Stefan Zweig an Arthur Schnitzler, 25. 8. 1917

|Kalksburg, 25. August 1917
Verehrter lieber Herr Doktor, vielen Dank für Ihren guten Brief. Es liess mir doch keine Ruhe, ehe ich nicht Ihren Doktor Gräsler noch einmal gelesen hatte und ich zögere nicht, zu bekennen, dass das Unverstehen des Schlusses mein Fehler war. Ich fühle jetzt besser: dass diese scheinbare Episodenreihe (als die ich das Buch zuerst empfand) der concentrierte Lebenszustand dieses Menschen ist, das einzige Dasein im höheren Sinn der Spannung zwischen einer gleichgültigen Vergangenheit und Zukunft. Und ich empfinde jetzt erst, nachdem ich nicht mehr so hitzig zu Ende las, die ganze |künstlerische Plastik seiner Pychologie. Freilich, wie ist sie verborgen, wie wenige werden spüren, dass hier der Anker bis in die Untiefe, ins letzte Geheimnis der Lebensangst gelegt ist und werden meinen – wie ja ich selbst zuerst – das Schiff steure ein wenig willkürlich auf seiner Strömung! Es ist mit solcher Noblesse das Ungesagte gesagt und das Gesagte wieder um seine Härte gebracht, dass ich mich im Sinne der höhern Gerechtigkeit (von der wir doch einzig den furchtbaren Dank haben) unendlich freue, noch einmal dies Buch begonnen und beendet zu haben. Dass Sie, wie schon in der letzten Novelle, dem einsti|gen allzu wienerischen Milieu ausgewichen sind, das gesellschaftliche Problem als geringes gegenüber dem blutmässigen, tiefinnersten empfinden, spüre ich mit geradezu persönlicher Dankbarkeit. Ich weiss nicht, ob ich es trotz meiner grossen und nie gebeugten menschlichen Verehrung vermocht hätte, Ihrem Werke auf die Dauer treu zu bleiben, wenn es im bourgeoisen, oft typisch wienerischen Problem sich begrenzt hätte. Ich habe an Ihrem Werk immer die Bücher am meisten geliebt, wo der Inhalt ein allmenschlicher, allgültiger war (Frau Berta Garlan, Reigen, Ruf des Lebens, die letzten Novellen) und bin so glücklich, dass diese Verinnerlichung |in den letzten Jahren so fortschreitet, in denselben Jahren, in denen sie bei den meisten abzunehmen pflegt.

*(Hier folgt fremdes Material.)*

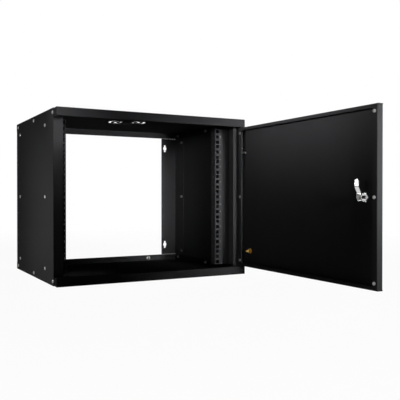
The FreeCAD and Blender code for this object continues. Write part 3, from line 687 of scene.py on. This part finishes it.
def floor_piece():
    """Wide plain floor, a little under the cabinet's underside."""
    mesh = bpy.data.meshes.new("floor")
    built = bmesh.new()
    half = FLOOR_HALF
    corners = ((-half, -half), (half, -half), (half, half), (-half, half))
    built.faces.new([built.verts.new((x, y, -FLOOR_DROP)) for x, y in corners])
    built.to_mesh(mesh)
    built.free()
    mesh.materials.append(studio_paper())
    piece = bpy.data.objects.new("floor", mesh)
    bpy.context.scene.collection.objects.link(piece)


floor_piece()


def studio_world():
    """Faint light from all round, plain white where it is seen."""
    world = bpy.data.worlds.new("studio")
    bpy.context.scene.world = world
    world.use_nodes = True
    tree = world.node_tree
    tree.nodes.clear()
    output = tree.nodes.new("ShaderNodeOutputWorld")
    dim = add_node(tree, "ShaderNodeBackground", None, Color=(1, 1, 1, 1), Strength=AMBIENT_LEVEL)
    white = add_node(tree, "ShaderNodeBackground", None, Color=(1, 1, 1, 1), Strength=WHITE_LEVEL)
    mix_shaders(tree, shows_white(tree), dim, white, output)


studio_world()


def soft_lamp(name, position, target, size, spread_deg, level):
    """Soft box with a grid of a spread. Level is a white card's brightness in the beam's middle."""
    data = bpy.data.lights.new(name, "AREA")
    data.shape = "RECTANGLE"
    data.size, data.size_y = size
    data.spread = math.radians(spread_deg)
    away = Vector(target) - Vector(position)
    half = data.spread / 2
    gathered = 1.0 - half / math.tan(half)
    data.energy = level * gathered * math.pi * math.pi * away.length_squared
    lamp = bpy.data.objects.new(name, data)
    bpy.context.scene.collection.objects.link(lamp)
    lamp.location = position
    lamp.rotation_euler = away.to_track_quat("-Z", "Y").to_euler()


for entry in LAMPS:
    soft_lamp(*entry)

camera_data = bpy.data.cameras.new("camera")
camera_data.sensor_width = CAMERA_SENSOR
camera_data.lens = CAMERA_LENS
camera = bpy.data.objects.new("camera", camera_data)
bpy.context.scene.collection.objects.link(camera)
camera.location = CAMERA_PLACE
camera.rotation_euler = (math.radians(90) - CAMERA_DROP, 0.0, -CAMERA_HEADING)
bpy.context.scene.camera = camera
bpy.context.scene.view_settings.view_transform = "Standard"
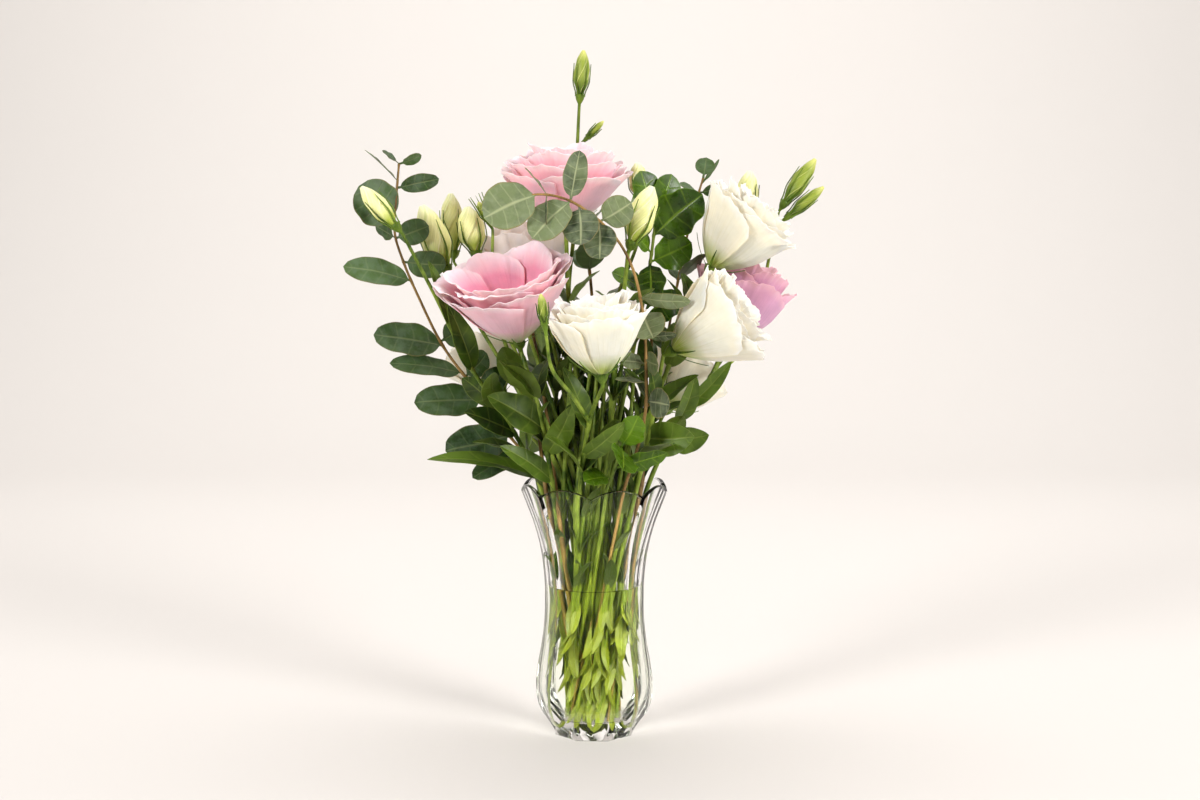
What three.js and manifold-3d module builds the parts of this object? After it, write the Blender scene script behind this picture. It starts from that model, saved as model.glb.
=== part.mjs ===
// Lisianthus in a fluted clear-glass vase of water: nine blooms and thirteen buds on leafy
// stems, among eucalyptus branches and broad-leaved greenery.
//
// Units are millimetres, +Z is up. The origin is the centre of the vase's foot, +X points to
// the right and -Y to the front. Azimuths are degrees round +Z from the front towards the right.
import * as THREE from "three";
import { mergeVertices } from "three/addons/utils/BufferGeometryUtils.js";
import Module from "manifold-3d";

const wasm = await Module();
wasm.setup();
const { Manifold, Mesh } = wasm;

// Vase
const VASE_HEIGHT = 175;
const FOOT_RADIUS = 26;
const FLUTES = 8;
const RIDGE_AZIMUTH = -2.5; // one ridge stands here, and the rim dips at its top
const RIM_DROP = 6; // how far the rim dips at a ridge from its peak mid flute
const FLUTE_COLUMNS = 4; // facets across a flute
const FLOOR = 14; // top of the thick glass base, inside
const BASE_CUT = [14, 3]; // the base's cut facets reach this high, below a ridge and mid flute
// Height and radius of the ridges outside, then height and depth of the flutes between them.
const OUTSIDE = [[0, 28], [3, 30], [9.5, 34.3], [21, 39.3], [34, 40.4], [49, 38.8], [60, 36.8],
  [72, 35.1], [85, 34.2], [100, 34.1], [112, 34.8], [125, 36.3], [138, 38.9], [150, 42.2],
  [162, 46.2], [175, 50.5]];
const FLUTE_DEPTH = [[0, 3], [34, 3.2], [85, 2.2], [175, 1.6]];
// Height and radius of the smooth wall inside, which is flat between them.
const INSIDE = [[14, 19], [24, 29.3], [38, 31.6], [58, 29.9], [80, 28.1], [104, 28.2], [122, 30.1],
  [140, 34.2], [158, 39.8], [175, 46]];

// Water
const WATER_LEVEL = 103;
const WATER_GAP = 0.45; // between the water's facets and the glass
const STEM_GAP = 0.4; // between a stem and its hole in the water

// Stems stand on the floor of the vase in an outer and an inner ring, which lean and turn
// opposite ways, and one in the middle: radius at the foot and at the rim, and turn between.
const STEM_FOOT = FLOOR + 0.4;
const RIM_PASS = 172;
const STRAIGHT_TO = 142; // below this height a stem is straight
const RINGS = {
  outer: { foot: 15.5, rim: 37, turn: 88 },
  inner: { foot: 7.5, rim: 19.5, turn: -100 },
  middle: { foot: 0, rim: 3, turn: 0 },
};
const SEPALS = 5;
const STEM_SIDES = SEPALS;
const STEM_STEP = 30; // length of a facet along a stem above the rim
const CALYX_LENGTH = 8;
const CALYX_RADIUS = 4.3;
const CALYX_GAP = 0.35; // between the calyx and the petals that stand in it
const CLEAR = 0.4; // least distance between a leaf and the other pieces
// Turns round the stem, and changes of pitch, that a leaf may take to hang clear of the rest.
const LEAF_TURNS = [[0, 0], [10, 0], [-10, 0], [0, 10], [0, -10], [20, 0], [-20, 0], [12, 12],
  [-12, 12], [12, -12], [-12, -12], [32, 0], [-32, 0], [0, 24], [0, -24], [24, 20], [-24, 20],
  [24, -20], [-24, -20], [45, 0], [-45, 0], [45, 20], [-45, 20], [60, 0], [-60, 0], [75, 10],
  [-75, 10], [90, 0], [-90, 0]];

// Leaf blades: where they are widest, how full they are, how far they arch and fold upwards,
// the length of their bare stalk and the depth of their teeth, as shares of length or width.
const LEAF_KINDS = {
  lisianthus: { skew: 0.78, full: 0.72, arch: 0.07, fold: 0.22, rows: 3, stalk: 0, teeth: 0 },
  eucalyptus: { skew: 0.95, full: 0.5, arch: 0.03, fold: 0.06, rows: 4, stalk: 3, teeth: 0 },
  broad: { skew: 0.9, full: 0.55, arch: 0.05, fold: 0.14, rows: 6, stalk: 4, teeth: 0.14 },
};
const SMALL_LEAF = 30; // a leaf shorter than this has one row of facets fewer
const LEAF_THICKNESS = 1.1;
const LEAF_LEAST_HALF_WIDTH = 0.8;
const PAIR_PITCH = 46;

// Blooms: the angle of a petal from the bloom's axis at its foot, middle and tip, and each
// layer of petals as its length, its share of that angle, its ruffle and its rows of facets.
const BLOOM_KINDS = {
  cup: { angles: [58, 25, 30], layers: [[60, 1, 2, 4], [56, 0.68, 1.8, 3], [50, 0.34, 1.4, 2]] },
  bowl: { angles: [60, 26, 36], layers: [[54, 1, 2.2, 4], [50, 0.68, 1.8, 3], [45, 0.34, 1.4, 2]] },
  open: { angles: [56, 33, 40], layers: [[68, 1, 2.6, 4], [64, 0.8, 2.2, 3], [56, 0.56, 1.6, 2]] },
  broad: { angles: [64, 40, 50], layers: [[62, 1, 2.4, 4], [57, 0.7, 2.2, 3], [50, 0.36, 1.6, 2]] },
  trumpet: { angles: [50, 27, 30], layers: [[64, 1, 2.4, 4], [59, 0.68, 1.8, 3], [52, 0.4, 1, 2]] },
  small: { angles: [60, 26, 32], layers: [[46, 1, 1.8, 3], [41, 0.56, 1.4, 2]] },
  plain: { angles: [68, 20, 28], layers: [[60, 1, 2, 3], [55, 0.56, 1.6, 2]] },
};
const PETALS = 5; // in each layer
const PETAL_COLUMNS = [-0.95, -0.33, 0.33, 0.95]; // across a petal, from one edge to the other
const PETAL_THICKNESS = 1.1;
const PETAL_LAP = 1.2; // how far a petal's edges lie outside and inside its middle
const PETAL_FOOT = [[3, 0], [2.6, 5], [1.8, 9]]; // radius and height of its foot, by layer
const PETAL_REACH = 0.88; // the length of the shortest petal, as a share of the longest
const SEPAL_HALF_WIDTH = 1.2;
const SEPAL_THICKNESS = 1.1;
const SEPAL_SPACE = 2.4; // from the middle of the petals or the bud's skin to a sepal's line

// Colours
const COLOURS = {
  glass: 0xe9efee, water: 0xdfe8d8, stem: 0x4f7a34, eucalyptus: 0x6f8a78, broad: 0x2f5f1c,
  pink: 0xf3a9c3, white: 0xf7f1e2, mauve: 0xc690c4, blush: 0xf4dcd2, cream: 0xe9dcc4,
  bud: 0xe6e38c, green_bud: 0x9db84a,
};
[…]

Dass Ihnen heute künstlerisch nur mehr wichtig ist, was menschlich wichtig ist: das Blutproblem, die Gefühle des nackten, nicht bloss des socialen Menschen, scheint mir Verheissung und Erfüllung. Die Bourgeoisie ist mit allen ihren Problemen im letzten, glaube ich, unfruchtbar, es sei denn, dass man sie mit dem Hass und der Verachtung anfasst, die sie verdient. Darüber bin ich persönlich in diesem Kriege ganz klar geworden und gerade an den Besten wie Werfel, spüre ich diese Wahrheit bestätigt.
Mein Buch zögert und zögert noch: ich habe nur Bühnenexemplare. Aber in paar Tagen ist es doch in Ihren Händen!